Double Gate MOSFET (DG-MOS): In traditional bulk and SOI devices, immunity from SCE like Vth-rolloff and DIBL requires increasing the channel doping to enable reduction of the depletion depth in the substrate. The inherent drawbacks to this approach are increased substrate-bias sensitivity and degraded subthreshold swing. By replacing the substrate with another gate to form a double gate MOSFET, short channel immunity is achieved with an ideal subthreshold swing.

 

Separation by Implantation of Oxygen (SIMOX): This is a more modern and elegant technique for making the SO1 structure by implanting heavy doses of oxygen directly into a silicon substrate. The wafer is then annealed at very high temperatures, which induces oxide growth below the wafer surface and pushes a top layer of silicon on the top. The resulting SOI consumes lesser power than the bulk technologies. Other methods used in device level control include retrograde doping and halo doping.

 

In addition to the two techniques discussed above, system and architectural level techniques are also used in leakage reduction. This technique could involve designing the system architecture so that it operates at low voltage. The underlining strategy is that when the system operates at low voltage, it reduces both the static and dynamic power consumption and consequently minimizes the leakage power.
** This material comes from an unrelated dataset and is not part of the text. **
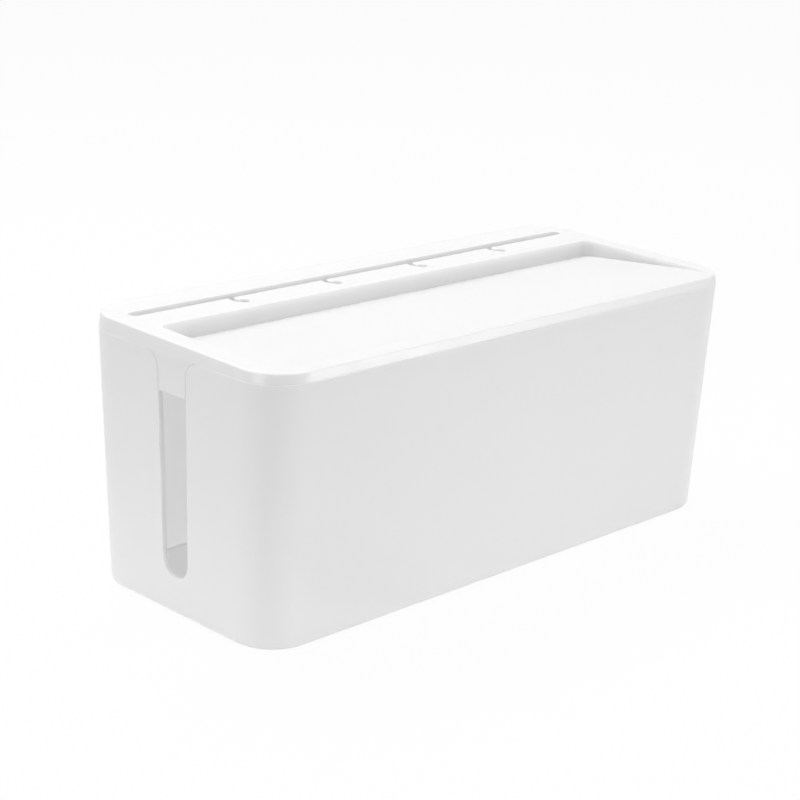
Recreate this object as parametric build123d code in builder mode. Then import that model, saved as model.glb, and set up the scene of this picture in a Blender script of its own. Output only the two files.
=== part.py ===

One of the ways of doing this is to design the system using pipeline architecture. With pipelining, it is possible to operate the system at lower voltage without performance degradation.

 

The penalty for this technique is extra hardware required for pipelining. Another method is threshold voltage hopping. This involves the use of software to dynamically control the threshold voltage of transistors based on the workloads of the system. By adjusting the threshold voltage in this way, high percentage power savings could be realised in a system. Furthermore, reduction in supply voltage is also a good technique to reduce leakage power. By lowering supply voltage, the source-drain voltage is reduced. This has the effect of minimizing DIBL, gate and subthreshold leakage currents.